GigaOM, Derrick Harris Jun. 27, 2011
Yahoo will be spinning off a separate company focused on the development and commercialization of Apache Hadoop, called HortonWorks. The official announcement likely will come tomorrow or Wednesday to coincide with Yahoo's annual Hadoop Summit, but rumors have been circulating for months and I confirmed the news today with a source familiar with the project.
As the originator of the Hadoop technology, Yahoo's official entry into this space should play a big role in shaping how the market of Hadoop-based products evolves.
Yahoo's HortonWorks (as in the Dr. Suess book "Horton Hears a Who," a reference to the elephant logo that Apache Hadoop bears) will be comprised of a small team of Yahoo's Hadoop engineers and will focus on developing a production-ready product based on the Apache Hadoop project, the set of open source tools designed for processing huge amounts of unstructured data in parallel. It's a natural step for Yahoo, which uses Hadoop heavily within its own web operations, and which has contributed approximately 70 percent of the code to Apache Hadoop since the project's inception.
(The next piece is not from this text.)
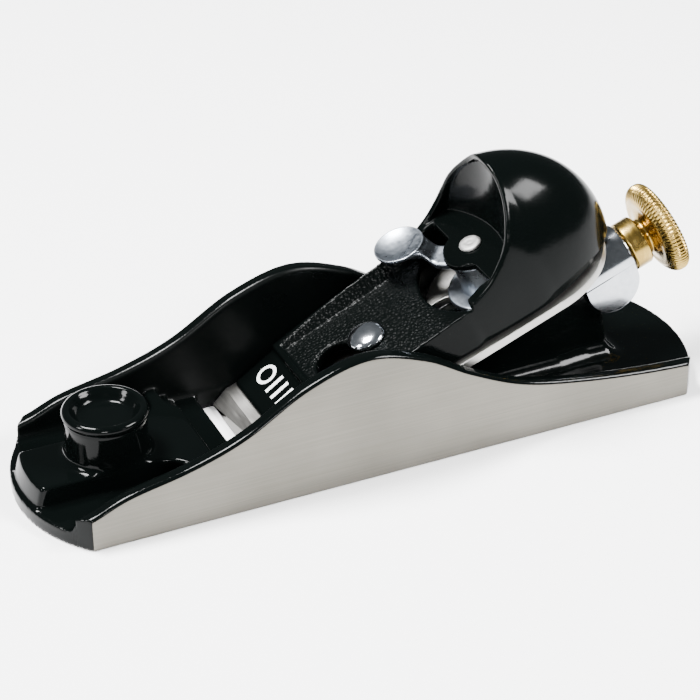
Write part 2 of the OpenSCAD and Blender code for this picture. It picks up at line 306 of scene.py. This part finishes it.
def web_field(x, y, z, u, h):
    """The upright web under the blade, with the feed screw's lug at its rear. It is thinner between
    the yoke's ears, over the stretch from 84 to 92 mm along the bed."""
    draft, rear_lean = 0.03, 0.11
    spread = draft * (20 - z)
    in_yoke = np.clip((u - 84) / 8, 0, 1) * np.clip((h + 36) / (LUG_LOW + 36), 0, 1)
    web = np.maximum(h, slab(x, WEB_FRONT, WEB_END + rear_lean * (18 - z)))
    half_w = WEB_HW + spread - in_yoke * (WEB_HW - LUG_R + spread)
    web = both_round(web, np.abs(y) - half_w, 0.8)
    lug = np.where(h > FEED_H, np.hypot(h - FEED_H, y) - LUG_R, DEEP)
    behind = np.minimum(u - LUG_REAR, h - LUG_LOW)
    return np.maximum(web, np.where(u > LUG_FRONT, np.maximum(lug, behind), DEEP))


def body_field(x, y, z):
    """The whole body casting."""
    ay = np.abs(y)
    s, c = math.sin(BED_ANGLE), math.cos(BED_ANGLE)
    u, h = (x - BED_X) * c + z * s, z * c - (x - BED_X) * s
    # floor, a little thicker behind the mouth
    floor_top = np.where(x > BED_REAR - 1, HEEL_T, FLOOR_T)
    solid = join_round(z - floor_top + 0 * y, cheek_field(x, y, z), 2.6)
    solid = join_round(solid, toe_platform_field(x, y, z), 1.1)
    # two low steps between the platform and the mouth
    for reach, top, fillet in ((2.6, 6.8, 0.5), (4.0, 5.0, 0.4)):
        step = np.maximum(slab(x, DECK_REAR - 4, DECK_REAR + reach), z - top)
        solid = join_round(solid, step, fillet)
    # stem of the finger rest
    stem_r = REST_R - 0.45
    stem = np.maximum(np.hypot(x - REST_X, y) - stem_r, z - REST_NECK)
    solid = join_round(solid, stem, 2.2)
    # bed behind the mouth, and the web with a foot that widens towards the heel
    ramp = np.maximum(np.maximum(h, slab(x, BED_LIP, BED_REAR)), ay - CHEEK_IN - 1)
    solid = join_round(solid, ramp, 1.0)
    foot_r = np.interp(x, [BED_X + 40, BED_X + 70], [3.4, 5.0]) + 0 * z
    solid = join_round(solid, web_field(x, y, z, u, h), foot_r)
    # mouth, clearance over the bed for the blade, and the feed screw's bore
    mouth_top, room_front, room_rear, bore_front = 9, 1.5, 31.5, 76
    mouth = np.maximum(slab(x, MOUTH_FRONT, BED_LIP), np.maximum(ay - MOUTH_HW, z - mouth_top))
    solid = cut_round(solid, mouth, 0.25)
    room = np.maximum(np.maximum(-h, slab(u, room_front, room_rear)), ay - MOUTH_HW)
    solid = np.maximum(solid, -room)
    bore = np.maximum(np.hypot(h - FEED_H, y) - FEED_R, bore_front - u)
    solid = np.maximum(solid, -bore)
    return np.maximum(np.maximum(solid, plan_field(x, y)), -z)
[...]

By incorporating next-generation features and capabilities, HortonWorks hopes to make Hadoop easier to consume and better suited for running production workloads. Its products, which likely will include higher-level management tools on top of the core MapReduce and file system layers, will be open source and HortonWorks will try to maintain a close working relationship with Apache. The goal is to make HortonWorks the go-to vendor for a production-ready Hadoop distribution and support, but also to advance Yahoo's repeated mission of making the official Apache Hadoop distribution the place to go for core software. Earlier this year, Yahoo discontinued its own Hadoop distribution, recommitting all that code and all its development efforts to Apache.